Let us start with a fact that may need repeating: we are a poor country, full stop. If the world economy were a football game, we would be in the fourth division. We have had nearly 40 years of independence, but have managed to make next to no impact on the average Kenyan’s real income. More than half our people live below an absolute poverty line. We have just one doctor per 10,000 people. Less than 1 per cent of our children in the eligible age group receive university education.
None of this is news. We have heard it ad nauseam for years. I only repeat it here because I sometimes wonder whether I really live in the country just described at all. Because there is also another Kenya: one that never seems to have encountered any poverty or hard times. In this Kenya, life is like always being in one of Jack’s lavish parties; it’s a blast!
In this Kenya, much fulsome spending is possible. Ministers, for example, must be provided with not one, but three or four luxury vehicles. Such is the level of civic wealth in this Kenya, that all 73 councillors of its capital city absolutely must attend the funeral of a departed vice-president, or a municipal sports festival, and be given handsome allowances to do so. This is a Kenya in which conference delegates can stand up and argue, without batting an eyelid, that KSh 3,200 per day is not enough to cater for their basic needs (such as brushing their teeth or washing their underwear).
What a wonderful Kenya this must be, to afford such wonders! In this fabled land, government bigwigs spend millions on furnishing their homes. They get roads built right up to their gates. They travel frequently to see the world and do so in style, armed with excellent allowances. When the big crooks of this country sit down to steal, they talk in billions, confident that none of them will ever see the inside of a jail cell for an economic crime. And the taxpayers who pay for it all just sit back and smile benevolently, allowing their leaders their breathtaking lifestyles. Oh, to be a leader in this land of milk and honey!

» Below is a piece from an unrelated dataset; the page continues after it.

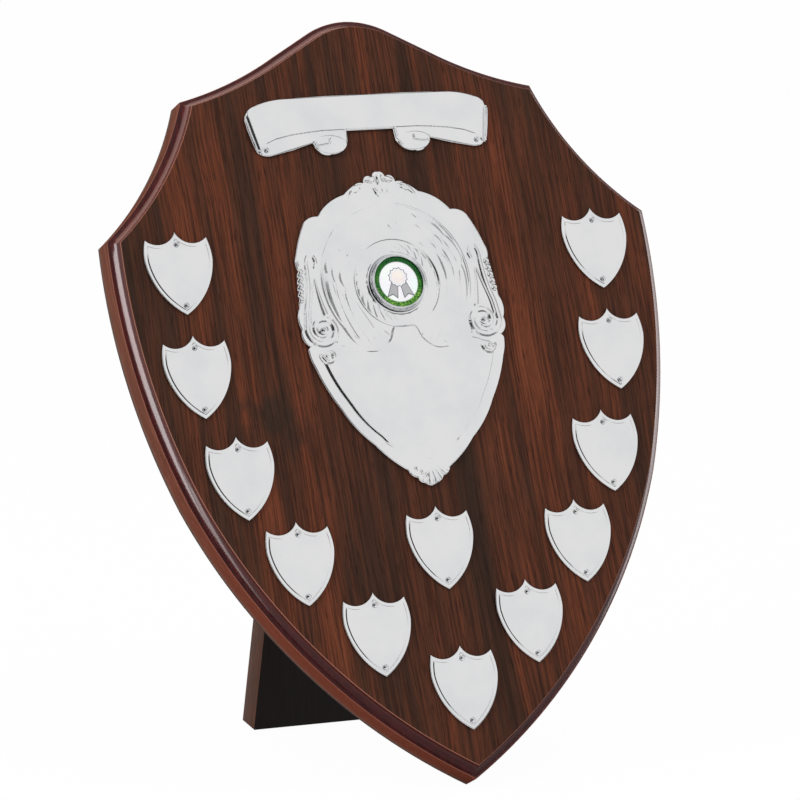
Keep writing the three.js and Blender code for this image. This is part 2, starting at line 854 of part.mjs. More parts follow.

Back to reality. There aren’t really two Kenyas; there’s just one. All of these excesses are being squeezed out of one of the world’s poorest economies. How can this be happening? I am convinced that although many of our leaders come from humble beginnings, their induction into the world of wealth and opulence transforms them. The more they become used to having everything paid for – first-class travel, grand fittings and furniture, sumptuous limousines, extravagant entertainment allowances – the more detached they become from the harsh reality that is Kenya. When you never have to pay for anything yourself, life becomes one long gravy train. It must be very difficult to ‘see’ anything real any more when your daily life has only three settings: your elegant suburban mansion; your air-conditioned, curtained limousine; and your genteel, luxurious office. All paid for, and not a bill to worry about.
How else to explain the transformation of our current crop of leaders? Kenyans can remember when many of them were impoverished-looking activists, bellowing in righteous rage against the extravagances of the previous regime, whilst running helter-skelter in clouds of tear gas. Now here they are, nicely suited, stylishly booted and talking the language of justification. We hear them justify many things these days: why cowboy contractors, once their sworn enemies, had to be paid in the end; why all sorts of allowances are a very good thing indeed; and why all the trappings of luxury are merely commensurate with their new positions. They have been internalised by the ‘other’ Kenya, the one that can afford all this. They have waved the real world goodbye.
One of the things you will hear them say is that all the extravagance is ‘within budget’. How is this budget financed, you may ask? There lies the nub of the matter. The government’s strategy is that of Jack-the-Lad: keep spending, no need for any austerity at all. Friends and partners will foot the bill. In macroeconomic terms, this translates into the following: we will keep spending beyond our means, but will rely on Official Development Assistance (ODA, or donor support) and Foreign Direct Investment (FDI, or investment by foreign private corporations) to bridge the gap. And, as many commentators have pointed out, we will need near-miraculous levels of ODA and FDI to make it.
In the meantime, all those foreign ‘friends and relatives’ are watching. They see all the spending on utterly frivolous and unproductive consumption. They note how talk of improving governance and zero-tolerance of corruption is, thus far, just empty drum beating. Like Jack’s friends, they may choose to keep their money firmly in their pockets.
And then, ladies and gentlemen of the ‘real’ Kenya, we are cooked.